2-1. Main contribution

ComboStoc의 핵심 기여는 scalar timestep $t$를 tensorized timestep $T$로 일반화하는 것이다.

기존 interpolant는 아래와 같다.

\[x_t = (1 - t) z + t x_1\]

ComboStoc은 이를 다음처럼 바꾼다.

\[x_T = (1 - T) \odot z + T \odot x_1\]

여기서 $T$는 data sample과 compatible한 shape를 갖는 timestep tensor다. 이미지라면 patch 또는 feature dimension별로 다른 value를 가질 수 있고, 3D shape라면 part 또는 attribute dimension별로 다른 value를 가질 수 있다.

이 변화가 만드는 효과는 다음과 같다.

Off-diagonal training samples
- 모든 coordinate가 같은 time에 있는 sample만 보지 않는다.
- 어떤 patch는 target에 가깝고, 어떤 patch는 source noise에 가깝고, 어떤 channel은 중간 단계에 있을 수 있다.
Combinatorial path coverage
- source-target pair 하나에서 더 많은 interpolation combination을 만들 수 있다.
- 특히 dimension과 attribute가 많은 structured data에서 training signal이 풍부해진다.
Asynchronous test-time generation
- inference에서도 서로 다른 patch, part, attribute에 다른 initial time을 줄 수 있다.
- 따라서 binary mask보다 더 유연한 graded control이 가능해진다.
Backbone-light modification
- 핵심은 model을 새로 크게 설계하는 것이 아니다.
- timestep embedding과 velocity target을 바꾸는 쪽에 가깝다.

2-2. Design intuition

ComboStoc의 설계 직관은 diagonal path와 off-diagonal space의 차이로 이해하면 쉽다.

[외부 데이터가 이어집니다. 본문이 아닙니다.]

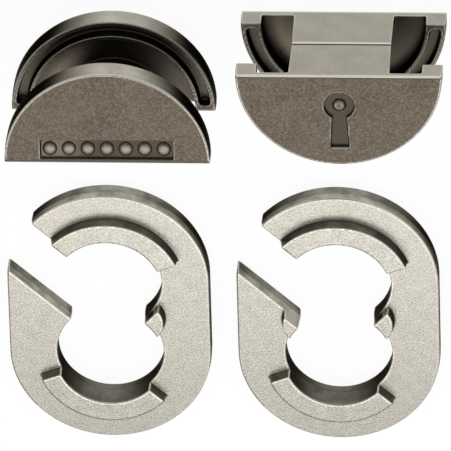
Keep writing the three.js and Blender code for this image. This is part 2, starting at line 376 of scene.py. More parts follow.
def wall_share(normals):
    """1 on side walls and 0 on level faces."""
    return ramp(1 - np.abs(normals[:, 2]), *WALL_TILT)


def painted_wall_sheen(normals, spread):
    """How much painted sheen a wall gets for the way that it faces."""
    turn = np.arctan2(normals[:, 1], normals[:, 0]) - math.radians(SHEEN_SIDE)
    turn = np.abs((turn + math.pi) % (2 * math.pi) - math.pi)
    return ramp(-turn, -math.radians(spread), 0)


# ---- links ---------------------------------------------------------------------------------

# Draft of the walls: above a link's parting line, on the other walls, and on ribs and bumps
FACE_DRAFT = math.tan(math.radians(5))
BACK_DRAFT = math.tan(math.radians(2))
RIB_DRAFT = math.tan(math.radians(6))

# Roundings of a rib or a bump, as shares of the outer edges' radius
RIB_END_EDGE = 0.5
RIB_TOP_EDGE = 0.7
RIB_OVERRUN = math.radians(15)     # of the upper rib past the gap, which cuts it off again

LINK_EDGE_REACH = 0.3 * MM
LINK_EDGE_BEND = (0.10, 0.45)
LINK_CORNER_REACH = 0.5 * MM

# Edges painted dark as painted shade: of the ribs towards -Y, round the lower rib's top, and along
# the outside on the left
DARK_RIB_DIRECTION = (0.0, -1.0)
DARK_RIB_FACING = (0.15, 0.4)
DARK_RIB_RISE = 0.5 * MM           # above the ribbed face
OUTLINE_WIDTH = 0.45 * MM
OUTLINE_FADE = 0.3 * MM
OUTLINE_DEPTH = 0.5 * MM           # below the rib's top
OUTLINE_DEPTH_FADE = 0.2 * MM
OUTLINE_START = (3 * MM, 6 * MM)   # towards -Y
FAR_SIDE_DIRECTION = (-0.9, -0.4)
FAR_SIDE_FACING = (0.2, 0.5)
FAR_SIDE_X = 0.75 * DISC_RADIUS
EDGE_SHADE_SHARE = 0.6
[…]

Scalar timestep에서는 한 source-target pair가 만들어내는 training point가 아래와 같은 선 위에 있다.

z ---- t ---- x_1

하지만 data sample이 실제로는 patch, channel, part, attribute의 집합이라면, 각 coordinate가 반드시 같은 속도로 target으로 갈 필요는 없다. 어떤 coordinate는 target에 가까워지고, 어떤 coordinate는 아직 source에 가까운 상태도 학습해야 한다.

그래서 ComboStoc은 sample 전체를 하나의 time으로 묶지 않는다. 모델에게 다음과 같은 상태를 보여준다.

patch 1: t = 0.9
patch 2: t = 0.2
patch 3: t = 0.5
channel 1: t = 0.7
channel 2: t = 0.1

이런 sample은 standard diffusion training의 관점에서는 이상한 off-diagonal state다. 하지만 editing과 structured generation 관점에서는 매우 자연스러운 상태다. 사용자가 어떤 region은 보존하고, 어떤 region은 새로 만들고, 어떤 attribute만 condition으로 주는 상황과 비슷하기 때문이다.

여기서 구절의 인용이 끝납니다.